Marfrig to buy Moy Park

Brazilian company Marfrig has announced it is to buy OSI Group's poultry businesses in Brazil and Moy Park in the UK.

Brazilian company Marfrig has announced it is to buy OSI Group's poultry businesses in Brazil and the UK.

Marfrig will acquire OSI's Moy Park Group, consisting of the vertically integrated Moy Park poultry business in Northern Ireland, England and France, as well as the value-added vegetable and speciality bakery businesses of Kitchen Range Foods in England and Albert van Zoonen BV in the Netherlands.

The Brazilian and European businesses being purchased are closely integrated in providing poultry supply chain solutions for European customers.

The OSI Group's Brazilian businesses that will be purchased by Marfrig consist of Braslo Produtos de Carnes, a value-added beef and poultry processor, as well as Penasul Alimentos, and Agrofrango Industria e Comércio de Alimentos, both vertically integrated poultry companies. The total sales represented by the OSI Group's companies acquired are nearly US$2bn. The deal is valued initially at US$680m, in a combination of cash and Marfrig common shares at market value, following completion of the transaction.

The transaction will make Marfrig a significant shareholder in the OSI Group. David McDonald, president and chief operating officer of OSI, will join the board of directors of Marfrig.
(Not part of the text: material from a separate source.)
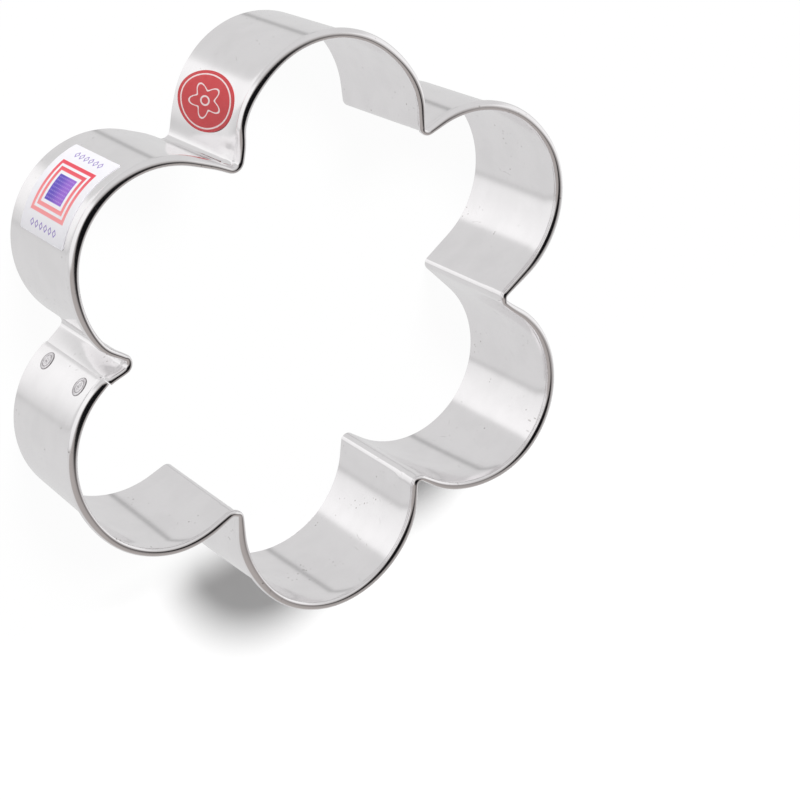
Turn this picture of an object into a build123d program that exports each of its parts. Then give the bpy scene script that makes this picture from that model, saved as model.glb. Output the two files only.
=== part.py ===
from build123d import *
import math
import os

# A flower cookie cutter: one strip of tinplate, bent into six petals, hemmed along its top edge,
# lapped over itself at one notch and held there by two spot welds. Two stickers are on its outside.
# It lies on its cutting edge, +Z up, with its origin at the middle of the flower on that edge.

# Sizes of the strip, in millimetres
cutter_height = 25.4
sheet = 0.3
hem_height = 3.3
hem_nose = 1.6
hem_crease_radius = 1.2
fold_gap = 0.03

# Sizes of the flower, all to the middle of the sheet
petal_count = 6
first_petal_angle = 30.0
petal_spacing = 33.5
notch_reach = 35.8
notch_bend = 1.2
petal_fill_share = 0.988

# The strip is bent by hand round pegs, so each petal and notch strays a little from a true flower.
# Each pair is how far it strays outwards and anticlockwise, as shares of hand_bend.
hand_bend = 1.7
petal_stray_shares = ((-0.3, -0.6), (0.1, -0.5), (-0.2, 0.8), (-0.5, 0.3), (0.2, 0.9), (0.5, -1.0))
notch_stray_shares = ((-0.4, -0.3), (-0.9, 0.1), (0.0, 0.8), (-0.4, 0.7), (1.4, -0.3), (-0.5, -1.1))

# Sizes of the lap, where the end that starts the last petal lies outside the other end
lap_petal = petal_count - 1
lap_gap = 0.05
lap_length = 10.0
outer_end_setback = 1.7
outer_end_corner = 0.8
hem_break = 0.4
tail_clearance = 0.3

# Sizes of the spot welds: each pair is its height as a share of the wall below the hem, and its
# distance from the outer end as a share of lap_length
weld_place_shares = ((0.226, 0.26), (0.842, 0.31))
weld_width = 3.5
weld_bevel = 0.2
weld_bevel_rise = 0.1
weld_dish_depth = 0.16
weld_crater_width = 1.5
weld_crater_height = 0.09
weld_pit_width = 0.6

# Sizes of the two stickers
label_thickness = 0.1
square_label_petal_index = 4
square_label_width = 16.5
square_label_edge_gap = 3.9
square_label_hem_gap = 1.6
square_label_angle = -9.8
square_label_corner = 0.5
oval_label_petal_index = 3
oval_label_width = 9.8
oval_label_edge_gap = 1.2
oval_label_hem_gap = 1.9
oval_label_setback = 0.6

# One overrun serves every cut
overrun = 2.0

# Sizes that follow
lap_step = sheet + lap_gap
petal_angle = 360.0 / petal_count
nose_middle = cutter_height - hem_nose / 2
nose_bend = (hem_nose - sheet) / 2
crease_height = cutter_height - hem_height
weld_floor = -weld_dish_depth


def bearing(vector):
    """The angle of a flat vector, in degrees from +X."""
    return math.degrees(math.atan2(vector.Y, vector.X))


def heading(angle):
    """The flat unit vector that points at an angle in degrees."""
    return Vector(1, 0, 0).rotate(Axis.Z, angle)


def strayed(reach, angle, stray_shares):
    """A point of the flower, moved outwards and anticlockwise by shares of hand_bend."""
    outwards = heading(angle)
    sideways = heading(angle + 90)
    place = outwards * (reach + stray_shares[0] * hand_bend)
    return place + sideways * (stray_shares[1] * hand_bend)


# Middles of the petals' curves, and of the bends in the notches that follow them
petal_middles = []
notch_middles = []
for petal in range(petal_count):
    turned = first_petal_angle + petal * petal_angle
    petal_middles.append(strayed(petal_spacing, turned, petal_stray_shares[petal]))
    notch_angle = turned + petal_angle / 2
    notch_middles.append(strayed(notch_reach + notch_bend, notch_angle, notch_stray_shares[petal]))

# Each petal's curve takes its radius from the room between its middle and its nearer notch
petal_radii = []
for petal in range(petal_count):
    room_after = (notch_middles[petal] - petal_middles[petal]).length
    room_before = (notch_middles[petal - 1] - petal_middles[petal]).length
    petal_radii.append(petal_fill_share * (min(room_after, room_before) - notch_bend))


def flank_angle(petal, notch, radius, side):
    """Where a petal's curve of this radius meets the straight flank that leads to a notch."""
    way = notch_middles[notch] - petal_middles[petal]
    lean = math.degrees(math.acos((radius + notch_bend) / way.length))
    return bearing(way) + side * lean


def on_petal(petal, radius, angle):
    """The point at an angle on a circle about a petal's middle."""
    return petal_middles[petal] + heading(angle) * radius


def in_notch(notch, angle):
    """The point at an angle on a notch's bend."""
    return notch_middles[notch] + heading(angle) * notch_bend


# Angles at which the strip enters and leaves each petal's curve, and where it lies in the lap
enter_angles = [flank_angle(petal, petal - 1, petal_radii[petal], 1) for petal in range(petal_count)]
leave_angles = [flank_angle(petal, petal, petal_radii[petal], -1) for petal in range(petal_count)]
lap_outer_radius = petal_radii[lap_petal]
lap_inner_radius = lap_outer_radius - lap_step
lap_angle = flank_angle(lap_petal, lap_petal - 1, lap_inner_radius, 1)
enter_angles[lap_petal] = lap_angle
lap_outwards = heading(lap_angle)
lap_onwards = heading(lap_angle + 90)


def on_lap(radius, along):
    """A point on the lap's straight flank, this far past the start of the petal's curve."""
    return on_petal(lap_petal, radius, lap_angle) + lap_onwards * along


def petal_run(petal, radius):
    """The arc over one petal, the flank down to the notch after it, and the notch's bend."""
    enter_angle = enter_angles[petal]
    leave_angle = leave_angles[petal]
    next_petal = (petal + 1) % petal_count
    notch_start = leave_angle + 180
    notch_turn = (leave_angle - enter_angles[next_petal]) % 360
    CenterArc(petal_middles[petal], radius, enter_angle, (leave_angle - enter_angle) % 360)
    Line(on_petal(petal, radius, leave_angle), in_notch(petal, notch_start))
    CenterArc(notch_middles[petal], notch_bend, notch_start, -notch_turn)


def cross_section(start, outwards):
    """The upright plane across the strip: its own X points outwards and its own Y up."""
    onwards = outwards.rotate(Axis.Z, 90)
    return Plane(origin=start, x_dir=outwards, z_dir=-onwards)


# Middle line of the hemmed edge, seen across the strip: up the wall, out to the round nose,
# over it, and down inside to the raw edge that lies against the wall
nose_lean = math.asin(nose_bend / (nose_middle - crease_height))
fold_foot = sheet + fold_gap
fold_way = math.hypot(fold_foot, nose_middle - crease_height)
fold_lean = math.asin(nose_bend / fold_way) - math.atan(fold_foot / (nose_middle - crease_height))

# The band, from its outer end right round to the end of its hem, and then the tail under the lap
outer_end = on_lap(lap_outer_radius, -outer_end_setback)
hem_end = on_lap(lap_inner_radius, -outer_end_setback - hem_break)
curve_start = on_lap(lap_inner_radius, 0)
tail_turn = math.degrees((lap_length - outer_end_setback) / lap_inner_radius)

with BuildPart() as cutter_band:
    with BuildLine() as strip_path:
        Line(outer_end, on_petal(lap_petal, lap_outer_radius, lap_angle))
        petal_run(lap_petal, lap_outer_radius)
        for petal in range(lap_petal):
            Line(
                in_notch(petal - 1, enter_angles[petal] + 180),
                on_petal(petal, petal_radii[petal], enter_angles[petal]),
            )
            petal_run(petal, petal_radii[petal])
        Line(in_notch(lap_petal - 1, lap_angle + 180), hem_end)
    with BuildSketch(cross_section(outer_end, lap_outwards)):
        with BuildLine() as hem_line:
            wall_line = Line((0, 0), (0, crease_height))
            outer_touch = (nose_bend * math.cos(nose_lean), nose_middle - nose_bend * math.sin(nose_lean))
            inner_touch = (-nose_bend * math.cos(fold_lean), nose_middle - nose_bend * math.sin(fold_lean))
            Line(wall_line @ 1, outer_touch)
            ThreePointArc(outer_touch, (0, nose_middle + nose_bend), inner_touch)
            Line(inner_touch, (-fold_foot, crease_height))
            crease = hem_line.vertices().filter_by_position(Axis.Y, crease_height, crease_height)
            fillet(crease.sort_by(Axis.X)[-1], hem_crease_radius)
        trace(line_width=sheet)
    sweep(path=strip_path.line)
    with BuildLine() as tail_path:
        Line(hem_end, curve_start)
        CenterArc(petal_middles[lap_petal], lap_inner_radius, lap_angle, tail_turn)
    with BuildSketch(cross_section(hem_end, lap_outwards)):
        Rectangle(sheet, crease_height - tail_clearance, align=(Align.CENTER, Align.MIN))
    sweep(path=tail_path.line)
    fillet(cutter_band.edges().sort_by_distance(outer_end)[0], outer_end_corner)


def weld_plane(height, end_setback):
    """The plane on the lap's outer face at the middle of a weld, facing outwards."""
    past_start = end_setback - outer_end_setback
    outwards = heading(lap_angle + math.degrees(past_start / lap_outer_radius))
    face = petal_middles[lap_petal] + outwards * (lap_outer_radius + sheet / 2)
    return Plane(origin=face + Vector(0, 0, height), x_dir=outwards.rotate(Axis.Z, 90), z_dir=outwards)


weld_planes = []
for height_share, setback_share in weld_place_shares:
    weld_planes.append(weld_plane(height_share * crease_height, setback_share * lap_length))
lap_depth = sheet + lap_step
with cutter_band:
    for plane in weld_planes:
        with BuildSketch(plane):
            Circle(weld_width / 2)
        extrude(amount=lap_depth + overrun / 2, both=True, mode=Mode.SUBTRACT)
cutter_band.part.label = "cutter_band"


# Two welds: each is a plug of melted tin and steel through both layers, dished on its outer face,
# with a low crater and a pit in the middle of the dish
with BuildPart() as spot_welds:
    for plane in weld_planes:
        with BuildSketch(plane):
            Circle(weld_width / 2)
        extrude(amount=lap_depth + overrun / 2, both=True)
    with BuildSketch(Plane(petal_middles[lap_petal])):
        Circle(lap_outer_radius + sheet / 2)
        Circle(lap_inner_radius - sheet / 2, mode=Mode.SUBTRACT)
    extrude(amount=cutter_height, mode=Mode.INTERSECT)
    for plane in weld_planes:
        across = Plane(origin=plane.origin, x_dir=plane.x_dir, z_dir=-plane.y_dir)
        with BuildSketch(across):
            with BuildLine():
                Polyline(
                    (0, overrun),
                    (0, weld_floor),
                    (weld_pit_width / 2, weld_floor + weld_crater_height),
                    (weld_crater_width / 2, weld_floor),
                    (weld_width / 2 - weld_bevel, weld_floor),
                    (weld_width / 2 + weld_bevel, weld_bevel_rise),
                    (weld_width / 2 + weld_bevel, overrun),
                    close=True,
                )
            make_face()
        revolve(axis=Axis(plane.origin, plane.z_dir), mode=Mode.SUBTRACT)
spot_welds.part.label = "spot_welds"


def label_face_radius(petal):
    """The radius of a petal's outer face, on which its sticker lies."""
    return petal_radii[petal] + sheet / 2


# The square sticker follows its petal's curve, and stops short of the cutting edge and of the hem
square_radius = label_face_radius(square_label_petal_index)
square_axis = first_petal_angle + square_label_petal_index * petal_angle
square_span = math.degrees(square_label_width / square_radius)
square_start = square_axis + square_label_angle - square_span / 2
square_label_height = crease_height - square_label_hem_gap - square_label_edge_gap
with BuildPart() as square_label:
    with BuildSketch(Plane.XY.offset(square_label_edge_gap)):
        with BuildLine():
            middle = petal_middles[square_label_petal_index]
            inner_arc = CenterArc(middle, square_radius, square_start, square_span)
            outer_arc = CenterArc(middle, square_radius + label_thickness, square_start, square_span)
            Line(inner_arc @ 0, outer_arc @ 0)
            Line(inner_arc @ 1, outer_arc @ 1)
        make_face()
    extrude(amount=square_label_height)
    corners = square_label.edges().group_by(Edge.length)[0]
    fillet(corners, square_label_corner)
square_label.part.label = "square_label"


# The oval sticker's middle is a little before the end of its petal's curve, so it runs off the curve
# on to the straight flank beside the notch
oval_middle = petal_middles[oval_label_petal_index]
oval_leave = leave_angles[oval_label_petal_index]
oval_radius = label_face_radius(oval_label_petal_index)
oval_axis_angle = oval_leave - math.degrees(oval_label_setback / oval_radius)
oval_label_height = crease_height - oval_label_hem_gap - oval_label_edge_gap
oval_label_middle = oval_label_edge_gap + oval_label_height / 2
with BuildPart() as oval_label:
    with BuildSketch():
        with BuildLine():
            start = oval_axis_angle - math.degrees(oval_label_width / oval_radius)
            CenterArc(oval_middle, oval_radius + label_thickness / 2, start, (oval_leave - start) % 360)
            curve_end = oval_middle + heading(oval_leave) * (oval_radius + label_thickness / 2)
            Line(curve_end, curve_end + heading(oval_leave + 90) * oval_label_width)
        trace(line_width=label_thickness)
    extrude(amount=cutter_height)
    outwards = heading(oval_axis_angle)
    face = oval_middle + outwards * oval_radius + Vector(0, 0, oval_label_middle)
    with BuildSketch(Plane(origin=face, x_dir=outwards.rotate(Axis.Z, 90), z_dir=outwards)):
        Ellipse(oval_label_width / 2, oval_label_height / 2)
    extrude(amount=overrun, both=True, mode=Mode.INTERSECT)
oval_label.part.label = "oval_label"

os.makedirs("parts", exist_ok=True)
for piece in (cutter_band, spot_welds, square_label, oval_label):
    export_step(piece.part, f"parts/{piece.part.label}.step")
    box = piece.part.bounding_box()
    print(piece.part.label, len(piece.part.solids()), round(piece.part.volume, 2), box)
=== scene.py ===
# %% [markdown]
# # A bent tinplate flower cutter
# The cutter is one long strip of tinplate. Its lower edge is plain and cuts the dough, its upper edge
# is folded inwards into a round hem that is safe to press on, and its two ends lap and are spot
# welded. The CAD model gives the sizes and the places. This script dresses it: it bends the strip
# again from one cross-section, adds what hands and tools leave on real sheet metal, and lights it so
# that the bright tin has something to mirror. The CAD model is loaded first.

# %% Load the frame
import math

import bmesh
import bpy
from mathutils import Matrix, Vector, noise


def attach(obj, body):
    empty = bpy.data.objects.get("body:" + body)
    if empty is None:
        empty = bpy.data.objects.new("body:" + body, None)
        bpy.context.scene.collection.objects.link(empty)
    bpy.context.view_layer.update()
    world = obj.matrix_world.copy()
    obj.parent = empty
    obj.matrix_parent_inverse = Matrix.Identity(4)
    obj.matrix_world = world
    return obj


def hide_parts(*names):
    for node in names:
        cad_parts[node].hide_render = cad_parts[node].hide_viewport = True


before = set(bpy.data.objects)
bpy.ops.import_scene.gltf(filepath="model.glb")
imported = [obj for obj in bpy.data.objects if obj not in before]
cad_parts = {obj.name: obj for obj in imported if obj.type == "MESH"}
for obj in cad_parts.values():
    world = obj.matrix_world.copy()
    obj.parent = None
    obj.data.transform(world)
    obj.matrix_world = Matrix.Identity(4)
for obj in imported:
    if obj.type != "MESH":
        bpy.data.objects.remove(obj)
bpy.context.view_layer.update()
MM = 0.001
print("CAD nodes:", sorted(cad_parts))

# %% [markdown]
# ## The camera
# The view is that of a long lens held high over one petal and rolled well over to the side, so the
# flower seems to stand on its tips. A camera can be aimed with angles or with a matrix. A matrix is
# used here, because three arrows are easy to read: to the right, down, and straight ahead.

# %% Place the camera
camera_place = Vector((-8.85, -191.22, 291.77)) * MM
camera_right = Vector((-0.437734, 0.718603, 0.54037))
camera_down = Vector((0.897977, 0.319328, 0.302764))
camera_ahead = Vector((0.045012, 0.61777, -0.78507))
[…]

McDonald will chair the strategic customer committee reporting to the board of directors. He will also be a member of the Moy Park supervisory board. The transactions are expected to be completed in the second half of 2008, following normal regulatory compliance.
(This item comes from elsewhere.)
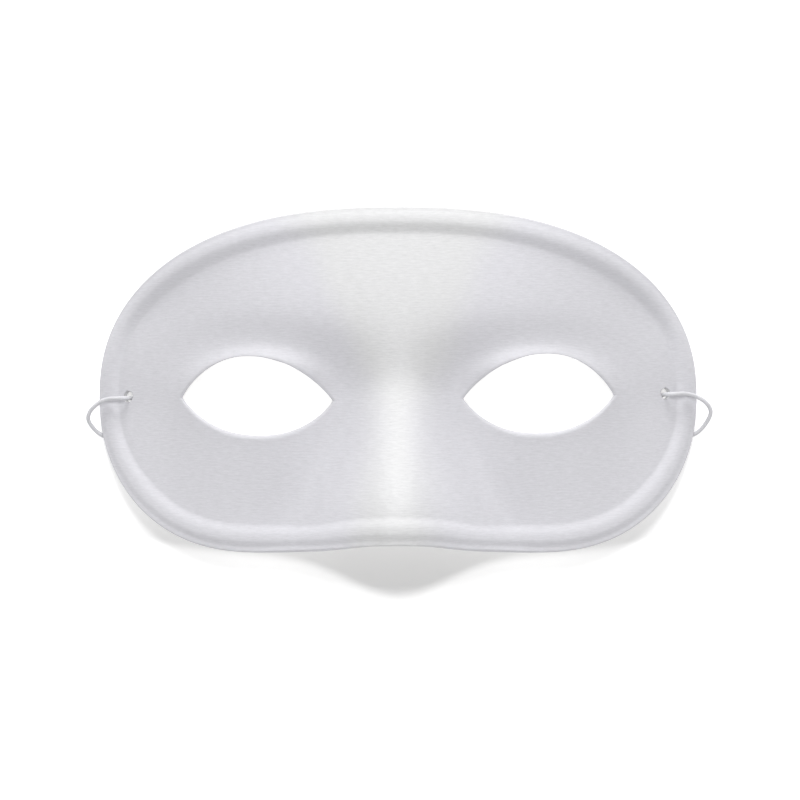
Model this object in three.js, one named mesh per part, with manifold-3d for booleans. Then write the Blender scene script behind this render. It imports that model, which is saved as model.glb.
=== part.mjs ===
import * as THREE from "three";
import { mergeVertices } from "three/addons/utils/BufferGeometryUtils.js";
import Module from "manifold-3d";

// Costume eye mask lying face up on a table, millimetres.
// +X runs across the face, +Y to the forehead, +Z up out of the face; the two side ends rest on z = 0.

// Outline, seen from the front: an upper and a lower superellipse that meet at the waist line,
// the lower one pushed up in the middle by the arch over the nose.
const halfWidth = 79.21;
const waistY = -4.6;
const upperRise = 49.06;
const upperPower = { x: 2.42, y: 2.28 };
const lowerDrop = 51.9;
const lowerPower = { x: 2.304, y: 2.146 };
const archRise = 13.8;
const archPower = 2.616;
const noseNotch = { rise: 0.9, width: 14, power: 3 };

// Sheet
const sheetThickness = 1.5;
const faceHeight = 31.7;
const wrapDepth = 32;
const wrapPower = 2.15;
// The side ends are straightened above the waist so they rest on a line, and lifted a little
// below it so the elastic passes under the edge.
const endStraighten = { limit: 5, reach: 33 };
const endLift = { slope: 0.15, fromY: -5.6, softness: 0.8, fromX: 50 };
const crown = { bend: 0.0037, fromY: -1.3, softness: 0.3, width: 49 };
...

Both Marfrig and OSI believe there will be significant benefits arising from the transaction. Marfrig will expand its further processing capabilities in Brazil, while adding such capabilities in Europe. The combined company will become one of the top 10 poultry processors in the world. The Brazilian OSI operations will join the current Marfrig businesses in Brazil, while the European operations will constitute a new business group for Marfrig.
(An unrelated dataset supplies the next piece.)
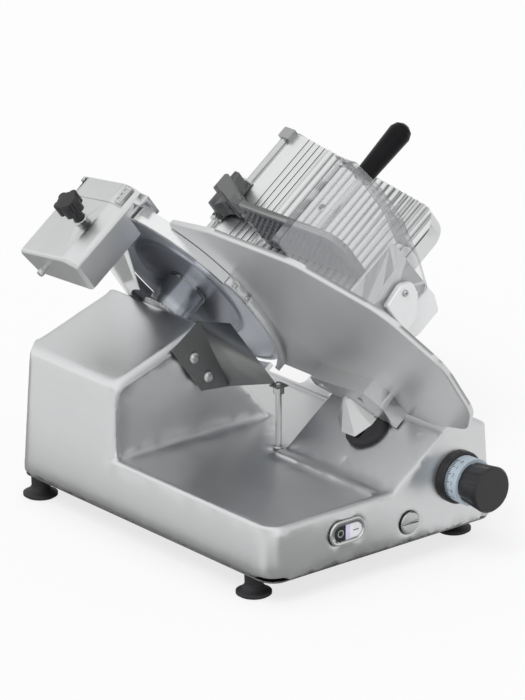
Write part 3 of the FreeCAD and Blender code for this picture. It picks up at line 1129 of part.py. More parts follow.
HOOD_CREST_Y, HOOD_CREST_RISE, HOOD_REAR_DROP = 26.0, 4.0, 19.0


def roof_height(y):
    """Height of the hood's outer roof behind its crest."""
    share = (y - SHARP_Y0 - HOOD_CREST_Y) / (SHARP_Y1 - SHARP_Y0 - HOOD_CREST_Y)
    return SHARP_W1 + HOOD_CREST_RISE - share * (HOOD_CREST_RISE + HOOD_REAR_DROP)


def sharpener_cover():
    """Cast hood over the blade's top edge: sloping roof, raised step, lip and a guide sleeve."""
    n0, n1, y0, y1 = SHARP_N0, SHARP_N1, SHARP_Y0, SHARP_Y1
    low, top, wall = SHARP_W0, SHARP_W1, SHARP_WALL

    def hood(inset, extra):
        return [(y0 + inset, low - extra, 0), (y0 + inset, top - inset, 8.0 - inset),
                (y0 + HOOD_CREST_Y, top + HOOD_CREST_RISE - inset, 20.0),
                (y1 - inset, top - HOOD_REAR_DROP - inset, 9.0 - inset),
                (y1 - 14 - inset, low - 11 - extra, 0)]

    roof = prism(hood(0.0, 0.0), "yz", n0, n1)
    ends = edges_where(roof, lambda e: e.BoundBox.XMax < n0 + 0.1 and edge_middle(e).z > top - 22)
    roof = roof.makeFillet(5.0, ends)
    step = prism(hood(2.0, -30.0), "yz", n1 - 31, n1)
    step.translate(Vector(0, 0, STEP_HEIGHT))
    lip = box(n1 - 5, n1, y0 - 14, y0 + 4, top - 34, top - 4)
    flap = box(n1 - 16, n1, y0 - 14, y0 + 4, top - 8, top - 4)
    inside = prism(hood(wall, 30.0), "yz", n0 + wall, n1 - wall)
    hoop_top = BLADE_RADIUS + RING_CLEAR + RING_WALL + 2.0
    slot = box(RING_BACK_N - 3, n1 - 5, y0 - 20, y1 + 5, low - 20, hoop_top)
    rear = box(POST_N - 12, RING_BACK_N - 2, y0 + 20, y1 + 5, low - 20, hoop_top - 15)
    sleeve_low = POST_SEAT_W + BODY_GAP
    roof_w = roof_height(POST_Y)
    sleeve = rod((POST_N, POST_Y, sleeve_low), (POST_N, POST_Y, roof_w - wall / 2),
                 POST_RADIUS + 3)
    bore = rod((POST_N, POST_Y, sleeve_low - 1), (POST_N, POST_Y, roof_w - wall),
               POST_RADIUS + RUNNING)
    knob_hole = rod((KNOB_N, KNOB_Y, low), (KNOB_N, KNOB_Y, top + 20), 3.5 + RUNNING)
    seat = rod((KNOB_N, KNOB_Y, top - 8), (KNOB_N, KNOB_Y, KNOB_SEAT_W), 9.0)
    shell = cut(fuse(roof, step, lip, flap), inside, slot, rear)
    spindles = [stone_spindle(y) for y in stone_places()]
    pin = rod((n0 - 5, PIN_Y, PIN_W), (n0 + 10, PIN_Y, PIN_W), 3.0)
    return tilted(cut(fuse(shell, seat, sleeve), bore, knob_hole, pin, latch_strip(), *spindles))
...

David McDonald, president and COO of OSI, welcomed the deal, which will see OSI, by virtue of its retained ownership in Marfrig, expand its sourcing platform in South America: "Marfrig is the largest beef processor in Uruguay and Argentina, the second-largest in Brazil and the fourth worldwide. With the addition of the OSI Brazilian poultry operation, the new company will now rank in the top five in Brazil. Marfrig also has a substantial pork operation in Brazil. This platform will enhance the OSI global procurement organisation's ability to source a variety of proteins in providing the OSI group's customers in global QSR restaurant, retail grocery, and branded consumer foods with a global competitive advantage."

Marfrig is based in Santo André, São Paulo, Brazil. It also has major operations in pork, lamb and poultry, supplying customers primarily in Latin American European and US markets. OSI Group is a global food processor, headquartered in Aurora, Illinois, USA.